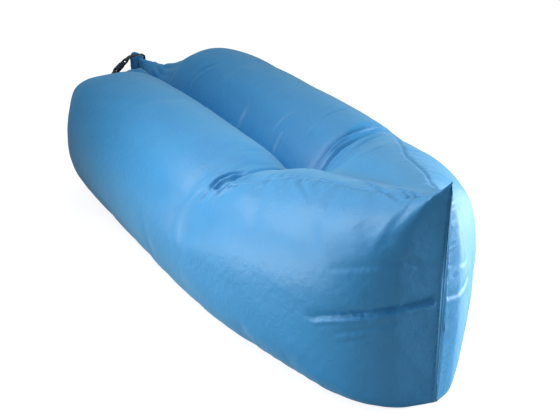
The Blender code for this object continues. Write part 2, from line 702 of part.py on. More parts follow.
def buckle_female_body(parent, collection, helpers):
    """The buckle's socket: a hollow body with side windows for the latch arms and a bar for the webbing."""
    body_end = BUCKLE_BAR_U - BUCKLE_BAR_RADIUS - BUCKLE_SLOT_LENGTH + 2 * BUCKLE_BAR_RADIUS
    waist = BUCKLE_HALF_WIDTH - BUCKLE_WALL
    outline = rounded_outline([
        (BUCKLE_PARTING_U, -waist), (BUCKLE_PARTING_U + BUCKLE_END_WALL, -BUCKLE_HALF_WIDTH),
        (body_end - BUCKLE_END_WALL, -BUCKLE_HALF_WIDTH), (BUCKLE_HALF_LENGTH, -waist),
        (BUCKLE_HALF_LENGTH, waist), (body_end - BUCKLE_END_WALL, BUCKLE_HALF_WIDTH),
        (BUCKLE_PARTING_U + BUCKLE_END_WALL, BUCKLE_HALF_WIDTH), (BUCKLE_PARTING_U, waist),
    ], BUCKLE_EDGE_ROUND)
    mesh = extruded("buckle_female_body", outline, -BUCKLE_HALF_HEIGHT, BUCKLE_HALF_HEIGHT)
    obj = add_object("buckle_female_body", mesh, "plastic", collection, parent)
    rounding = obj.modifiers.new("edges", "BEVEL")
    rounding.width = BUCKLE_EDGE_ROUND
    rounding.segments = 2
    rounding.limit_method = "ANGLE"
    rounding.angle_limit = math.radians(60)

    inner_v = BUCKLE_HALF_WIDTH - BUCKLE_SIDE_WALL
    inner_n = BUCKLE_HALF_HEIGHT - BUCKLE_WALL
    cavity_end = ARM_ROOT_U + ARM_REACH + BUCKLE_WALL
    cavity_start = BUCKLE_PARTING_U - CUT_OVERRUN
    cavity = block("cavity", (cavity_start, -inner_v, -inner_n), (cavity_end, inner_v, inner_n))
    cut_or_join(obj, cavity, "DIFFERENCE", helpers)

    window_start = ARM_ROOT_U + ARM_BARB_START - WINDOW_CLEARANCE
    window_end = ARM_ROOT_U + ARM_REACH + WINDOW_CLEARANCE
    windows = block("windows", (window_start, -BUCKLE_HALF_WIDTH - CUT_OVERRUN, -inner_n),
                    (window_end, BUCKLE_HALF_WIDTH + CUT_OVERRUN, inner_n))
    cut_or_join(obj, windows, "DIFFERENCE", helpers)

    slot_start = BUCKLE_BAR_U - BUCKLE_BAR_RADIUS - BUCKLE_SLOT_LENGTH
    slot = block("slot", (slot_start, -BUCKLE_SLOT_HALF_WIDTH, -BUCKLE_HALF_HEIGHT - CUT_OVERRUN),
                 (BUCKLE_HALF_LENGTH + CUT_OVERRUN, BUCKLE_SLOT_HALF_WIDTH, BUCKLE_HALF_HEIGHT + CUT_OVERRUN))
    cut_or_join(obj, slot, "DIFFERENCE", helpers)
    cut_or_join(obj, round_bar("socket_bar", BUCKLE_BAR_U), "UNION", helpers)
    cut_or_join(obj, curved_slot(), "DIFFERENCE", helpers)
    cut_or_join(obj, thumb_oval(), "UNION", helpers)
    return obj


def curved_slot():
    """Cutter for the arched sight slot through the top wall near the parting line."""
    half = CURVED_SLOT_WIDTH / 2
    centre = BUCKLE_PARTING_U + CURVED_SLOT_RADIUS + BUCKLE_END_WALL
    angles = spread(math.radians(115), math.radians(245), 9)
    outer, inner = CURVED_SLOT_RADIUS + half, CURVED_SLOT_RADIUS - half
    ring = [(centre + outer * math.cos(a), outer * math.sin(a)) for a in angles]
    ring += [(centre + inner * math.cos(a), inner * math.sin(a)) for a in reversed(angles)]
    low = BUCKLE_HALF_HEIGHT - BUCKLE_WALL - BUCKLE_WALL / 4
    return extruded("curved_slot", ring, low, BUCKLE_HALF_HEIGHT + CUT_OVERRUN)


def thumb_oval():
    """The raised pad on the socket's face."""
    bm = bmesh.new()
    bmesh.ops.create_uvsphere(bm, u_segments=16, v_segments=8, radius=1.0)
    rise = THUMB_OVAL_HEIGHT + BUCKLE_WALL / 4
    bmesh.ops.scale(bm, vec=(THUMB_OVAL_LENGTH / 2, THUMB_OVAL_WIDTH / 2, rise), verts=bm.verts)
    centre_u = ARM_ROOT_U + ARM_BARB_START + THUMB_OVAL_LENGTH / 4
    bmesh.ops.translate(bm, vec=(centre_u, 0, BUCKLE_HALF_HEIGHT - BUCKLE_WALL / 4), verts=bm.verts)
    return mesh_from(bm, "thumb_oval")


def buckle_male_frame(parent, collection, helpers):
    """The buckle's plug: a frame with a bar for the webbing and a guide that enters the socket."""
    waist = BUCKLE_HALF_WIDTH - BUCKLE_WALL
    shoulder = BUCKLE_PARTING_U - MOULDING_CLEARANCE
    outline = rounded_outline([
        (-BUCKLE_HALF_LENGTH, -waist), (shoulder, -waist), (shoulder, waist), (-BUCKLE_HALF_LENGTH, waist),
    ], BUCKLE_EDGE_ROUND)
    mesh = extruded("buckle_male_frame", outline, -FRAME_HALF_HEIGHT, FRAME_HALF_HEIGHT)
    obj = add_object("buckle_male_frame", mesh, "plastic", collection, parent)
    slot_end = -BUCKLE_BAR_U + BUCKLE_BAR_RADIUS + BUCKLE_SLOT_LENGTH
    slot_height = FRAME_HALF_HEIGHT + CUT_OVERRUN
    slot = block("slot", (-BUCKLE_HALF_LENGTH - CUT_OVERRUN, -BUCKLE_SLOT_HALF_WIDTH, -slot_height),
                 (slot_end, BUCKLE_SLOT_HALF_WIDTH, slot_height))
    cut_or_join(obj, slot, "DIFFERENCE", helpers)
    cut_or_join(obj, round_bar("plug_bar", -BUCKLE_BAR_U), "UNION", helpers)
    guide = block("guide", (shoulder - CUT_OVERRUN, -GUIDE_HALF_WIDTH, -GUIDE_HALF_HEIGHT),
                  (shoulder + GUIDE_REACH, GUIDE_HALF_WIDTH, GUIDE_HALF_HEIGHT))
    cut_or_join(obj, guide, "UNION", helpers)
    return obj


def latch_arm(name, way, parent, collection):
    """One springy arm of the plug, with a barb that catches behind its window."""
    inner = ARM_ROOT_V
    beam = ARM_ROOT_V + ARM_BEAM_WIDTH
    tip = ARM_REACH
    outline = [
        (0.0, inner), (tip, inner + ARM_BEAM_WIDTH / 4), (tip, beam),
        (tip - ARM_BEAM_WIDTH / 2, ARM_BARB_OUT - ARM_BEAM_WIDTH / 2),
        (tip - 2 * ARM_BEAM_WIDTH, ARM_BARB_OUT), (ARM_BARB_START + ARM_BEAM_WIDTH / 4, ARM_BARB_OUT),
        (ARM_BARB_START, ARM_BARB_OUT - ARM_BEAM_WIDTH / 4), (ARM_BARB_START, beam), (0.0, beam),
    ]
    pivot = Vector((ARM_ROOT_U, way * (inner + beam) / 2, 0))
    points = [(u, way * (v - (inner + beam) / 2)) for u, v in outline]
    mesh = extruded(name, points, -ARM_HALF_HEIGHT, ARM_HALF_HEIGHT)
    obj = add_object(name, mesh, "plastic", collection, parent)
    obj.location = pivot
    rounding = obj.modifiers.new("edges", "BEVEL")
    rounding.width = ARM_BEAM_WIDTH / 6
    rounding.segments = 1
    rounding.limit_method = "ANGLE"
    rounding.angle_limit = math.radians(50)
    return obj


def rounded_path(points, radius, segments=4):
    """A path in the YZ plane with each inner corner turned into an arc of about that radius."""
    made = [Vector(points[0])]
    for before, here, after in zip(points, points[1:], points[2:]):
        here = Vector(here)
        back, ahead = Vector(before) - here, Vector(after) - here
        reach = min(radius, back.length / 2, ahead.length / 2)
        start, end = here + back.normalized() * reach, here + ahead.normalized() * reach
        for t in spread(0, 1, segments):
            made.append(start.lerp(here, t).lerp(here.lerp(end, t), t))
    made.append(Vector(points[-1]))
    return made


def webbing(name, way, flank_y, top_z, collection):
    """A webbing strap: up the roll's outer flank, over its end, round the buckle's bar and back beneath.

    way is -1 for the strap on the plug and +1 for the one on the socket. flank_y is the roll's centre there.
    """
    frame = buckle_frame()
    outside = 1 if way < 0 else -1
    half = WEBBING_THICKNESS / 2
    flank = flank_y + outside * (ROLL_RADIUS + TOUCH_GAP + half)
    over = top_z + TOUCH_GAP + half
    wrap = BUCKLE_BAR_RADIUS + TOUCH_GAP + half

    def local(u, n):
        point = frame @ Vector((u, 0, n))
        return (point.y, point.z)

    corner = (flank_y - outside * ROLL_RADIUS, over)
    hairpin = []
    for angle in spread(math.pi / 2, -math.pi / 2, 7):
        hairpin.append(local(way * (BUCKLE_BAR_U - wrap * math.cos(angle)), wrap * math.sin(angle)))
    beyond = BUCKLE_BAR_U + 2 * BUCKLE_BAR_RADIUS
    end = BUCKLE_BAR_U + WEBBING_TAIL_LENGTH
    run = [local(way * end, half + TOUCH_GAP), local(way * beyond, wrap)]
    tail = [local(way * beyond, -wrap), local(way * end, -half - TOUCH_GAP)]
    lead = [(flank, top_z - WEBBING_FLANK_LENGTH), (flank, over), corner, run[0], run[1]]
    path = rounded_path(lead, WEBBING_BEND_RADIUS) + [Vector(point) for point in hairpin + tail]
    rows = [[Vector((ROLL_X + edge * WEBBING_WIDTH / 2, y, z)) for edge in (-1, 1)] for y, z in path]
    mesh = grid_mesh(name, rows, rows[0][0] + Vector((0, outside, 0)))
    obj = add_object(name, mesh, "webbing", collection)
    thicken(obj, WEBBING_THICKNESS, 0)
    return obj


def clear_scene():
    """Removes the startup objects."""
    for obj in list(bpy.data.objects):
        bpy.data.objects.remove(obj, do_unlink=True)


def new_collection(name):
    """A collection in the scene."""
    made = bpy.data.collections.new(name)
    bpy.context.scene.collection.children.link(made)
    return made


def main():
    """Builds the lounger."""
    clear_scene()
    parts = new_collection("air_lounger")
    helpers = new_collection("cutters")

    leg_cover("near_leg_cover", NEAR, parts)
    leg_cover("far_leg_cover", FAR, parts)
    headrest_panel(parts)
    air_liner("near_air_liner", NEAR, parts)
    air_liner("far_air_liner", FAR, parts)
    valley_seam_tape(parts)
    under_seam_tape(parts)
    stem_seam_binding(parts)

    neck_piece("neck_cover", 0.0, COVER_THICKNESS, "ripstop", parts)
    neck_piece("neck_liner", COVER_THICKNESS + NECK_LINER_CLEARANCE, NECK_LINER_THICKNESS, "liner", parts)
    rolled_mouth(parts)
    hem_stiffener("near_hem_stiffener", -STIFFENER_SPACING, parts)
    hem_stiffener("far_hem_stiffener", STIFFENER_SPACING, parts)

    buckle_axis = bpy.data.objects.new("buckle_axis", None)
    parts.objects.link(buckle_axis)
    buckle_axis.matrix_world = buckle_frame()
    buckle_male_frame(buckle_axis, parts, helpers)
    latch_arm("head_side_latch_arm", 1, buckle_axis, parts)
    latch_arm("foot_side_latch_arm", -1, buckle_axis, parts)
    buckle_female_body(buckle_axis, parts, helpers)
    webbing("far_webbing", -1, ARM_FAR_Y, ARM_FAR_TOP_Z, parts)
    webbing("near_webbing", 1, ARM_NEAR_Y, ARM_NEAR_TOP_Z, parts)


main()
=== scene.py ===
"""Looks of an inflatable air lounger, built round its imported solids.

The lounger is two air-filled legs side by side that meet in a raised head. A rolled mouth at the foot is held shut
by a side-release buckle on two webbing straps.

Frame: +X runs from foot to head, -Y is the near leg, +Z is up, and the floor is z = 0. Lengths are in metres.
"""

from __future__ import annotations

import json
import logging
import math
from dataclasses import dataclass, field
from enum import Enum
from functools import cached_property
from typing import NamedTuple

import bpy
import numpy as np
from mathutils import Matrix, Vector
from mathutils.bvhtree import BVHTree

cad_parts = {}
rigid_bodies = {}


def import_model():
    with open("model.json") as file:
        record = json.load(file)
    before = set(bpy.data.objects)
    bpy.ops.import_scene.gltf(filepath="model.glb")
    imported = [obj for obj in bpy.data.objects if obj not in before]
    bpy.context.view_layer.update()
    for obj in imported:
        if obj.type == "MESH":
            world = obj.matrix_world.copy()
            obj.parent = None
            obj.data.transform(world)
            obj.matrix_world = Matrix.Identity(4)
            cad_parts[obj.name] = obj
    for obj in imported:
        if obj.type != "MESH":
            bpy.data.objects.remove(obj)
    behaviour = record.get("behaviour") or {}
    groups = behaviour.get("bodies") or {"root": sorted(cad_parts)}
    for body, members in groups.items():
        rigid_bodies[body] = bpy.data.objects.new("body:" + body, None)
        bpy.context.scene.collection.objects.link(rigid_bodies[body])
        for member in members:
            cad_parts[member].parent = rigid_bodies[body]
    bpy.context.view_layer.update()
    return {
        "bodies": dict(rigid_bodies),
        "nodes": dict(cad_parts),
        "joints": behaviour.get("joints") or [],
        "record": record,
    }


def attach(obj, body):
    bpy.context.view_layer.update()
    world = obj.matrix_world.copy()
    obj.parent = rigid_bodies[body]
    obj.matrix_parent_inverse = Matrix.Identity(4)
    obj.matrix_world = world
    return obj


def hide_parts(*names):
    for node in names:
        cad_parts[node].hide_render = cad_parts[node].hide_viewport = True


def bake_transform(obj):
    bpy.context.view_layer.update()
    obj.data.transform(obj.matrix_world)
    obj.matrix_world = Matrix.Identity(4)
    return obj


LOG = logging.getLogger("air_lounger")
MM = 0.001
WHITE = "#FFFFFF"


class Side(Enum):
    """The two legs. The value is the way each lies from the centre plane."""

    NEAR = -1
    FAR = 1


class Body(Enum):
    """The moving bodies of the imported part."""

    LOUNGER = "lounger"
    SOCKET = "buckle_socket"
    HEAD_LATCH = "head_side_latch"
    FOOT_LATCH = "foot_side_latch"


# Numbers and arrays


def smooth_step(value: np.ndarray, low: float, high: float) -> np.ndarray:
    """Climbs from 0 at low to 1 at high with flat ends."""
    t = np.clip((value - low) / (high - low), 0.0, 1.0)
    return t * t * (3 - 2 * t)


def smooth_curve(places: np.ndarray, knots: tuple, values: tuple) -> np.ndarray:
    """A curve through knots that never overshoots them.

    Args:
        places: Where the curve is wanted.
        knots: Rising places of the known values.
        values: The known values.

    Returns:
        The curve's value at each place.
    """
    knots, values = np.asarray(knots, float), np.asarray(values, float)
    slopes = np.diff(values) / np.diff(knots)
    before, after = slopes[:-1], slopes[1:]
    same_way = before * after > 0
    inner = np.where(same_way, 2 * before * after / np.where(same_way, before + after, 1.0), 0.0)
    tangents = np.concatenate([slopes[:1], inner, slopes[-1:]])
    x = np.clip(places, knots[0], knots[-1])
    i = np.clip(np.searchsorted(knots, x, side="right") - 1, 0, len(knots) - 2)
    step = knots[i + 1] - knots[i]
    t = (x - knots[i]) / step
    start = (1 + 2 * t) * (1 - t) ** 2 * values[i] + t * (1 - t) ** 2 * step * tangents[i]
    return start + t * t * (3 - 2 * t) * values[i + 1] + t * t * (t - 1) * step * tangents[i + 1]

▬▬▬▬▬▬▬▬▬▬

### Instruction
Transcribe, exactly and exclusively, the run of lines that opens with the line bearing "bpy.data.objects.remove(obj)" and closes with the line bearing "for body, members".

### The reply
            bpy.data.objects.remove(obj)
    behaviour = record.get("behaviour") or {}
    groups = behaviour.get("bodies") or {"root": sorted(cad_parts)}
    for body, members in groups.items():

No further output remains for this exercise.